* begin Source material *

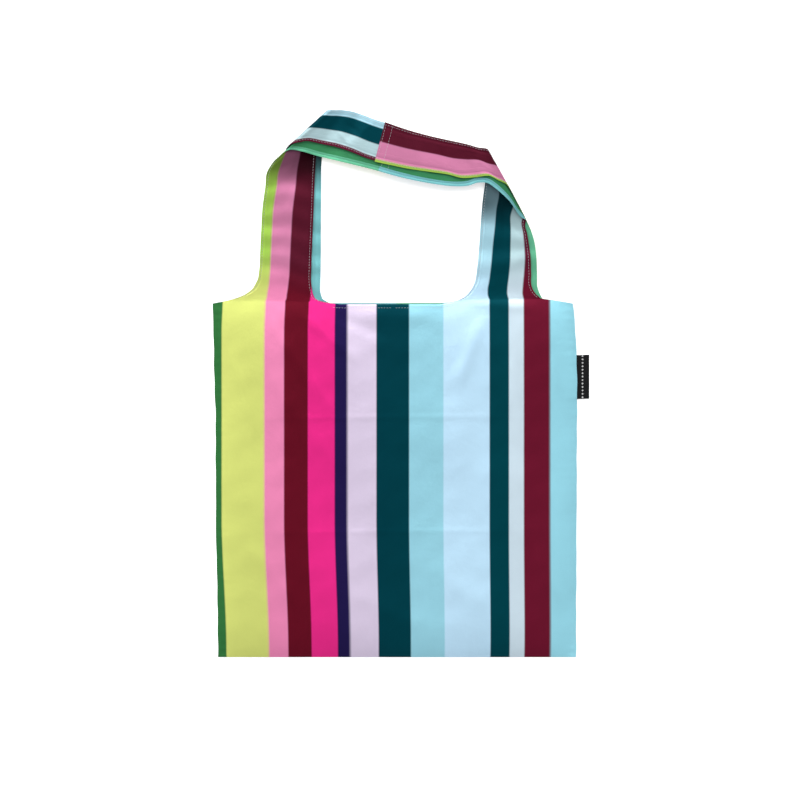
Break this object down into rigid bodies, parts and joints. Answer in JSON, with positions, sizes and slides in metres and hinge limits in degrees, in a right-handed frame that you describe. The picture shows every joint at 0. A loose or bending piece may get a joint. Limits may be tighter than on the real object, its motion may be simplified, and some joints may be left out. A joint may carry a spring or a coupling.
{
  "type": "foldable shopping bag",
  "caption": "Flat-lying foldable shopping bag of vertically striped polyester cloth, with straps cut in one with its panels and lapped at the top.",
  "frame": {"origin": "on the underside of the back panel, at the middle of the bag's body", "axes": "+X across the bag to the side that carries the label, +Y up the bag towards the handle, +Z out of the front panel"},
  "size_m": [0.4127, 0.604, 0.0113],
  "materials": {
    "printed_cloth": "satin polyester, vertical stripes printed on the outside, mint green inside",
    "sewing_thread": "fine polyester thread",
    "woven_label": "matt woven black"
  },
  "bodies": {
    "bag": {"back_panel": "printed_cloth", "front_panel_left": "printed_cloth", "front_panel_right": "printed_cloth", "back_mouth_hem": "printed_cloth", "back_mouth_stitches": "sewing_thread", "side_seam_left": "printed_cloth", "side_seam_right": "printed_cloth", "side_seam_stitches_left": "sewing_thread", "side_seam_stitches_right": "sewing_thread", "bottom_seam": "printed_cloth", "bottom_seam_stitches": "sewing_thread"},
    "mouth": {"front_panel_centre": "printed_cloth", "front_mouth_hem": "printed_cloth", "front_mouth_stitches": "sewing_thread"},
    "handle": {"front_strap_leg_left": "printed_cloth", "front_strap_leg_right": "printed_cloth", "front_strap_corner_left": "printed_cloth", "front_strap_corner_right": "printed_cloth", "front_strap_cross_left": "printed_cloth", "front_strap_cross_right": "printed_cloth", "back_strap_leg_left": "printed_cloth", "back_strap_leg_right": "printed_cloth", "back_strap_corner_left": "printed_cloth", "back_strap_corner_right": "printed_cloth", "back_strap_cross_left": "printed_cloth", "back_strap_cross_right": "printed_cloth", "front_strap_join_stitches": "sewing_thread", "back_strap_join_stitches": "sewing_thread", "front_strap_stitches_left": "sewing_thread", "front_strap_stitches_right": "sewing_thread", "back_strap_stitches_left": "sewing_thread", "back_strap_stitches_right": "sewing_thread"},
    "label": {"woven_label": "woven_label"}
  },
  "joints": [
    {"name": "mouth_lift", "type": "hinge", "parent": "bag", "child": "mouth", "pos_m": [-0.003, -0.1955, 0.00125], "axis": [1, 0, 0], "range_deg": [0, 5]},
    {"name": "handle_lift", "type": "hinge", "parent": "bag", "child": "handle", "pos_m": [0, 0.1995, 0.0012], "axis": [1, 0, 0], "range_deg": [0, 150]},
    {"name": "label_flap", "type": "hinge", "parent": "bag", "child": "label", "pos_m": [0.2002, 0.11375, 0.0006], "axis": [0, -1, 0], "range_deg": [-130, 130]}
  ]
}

* end Source material *

Which lines hold the string "frame"? Copy all of them from the data above.

Written answer
Break this object down into rigid bodies, parts and joints. Answer in JSON, with positions, sizes and slides in metres and hinge limits in degrees, in a right-handed frame that you describe. The picture shows every joint at 0. A loose or bending piece may get a joint. Limits may be tighter than on the real object, its motion may be simplified, and some joints may be left out. A joint may carry a spring or a coupling.
  "frame": {"origin": "on the underside of the back panel, at the middle of the bag's body", "axes": "+X across the bag to the side that carries the label, +Y up the bag towards the handle, +Z out of the front panel"},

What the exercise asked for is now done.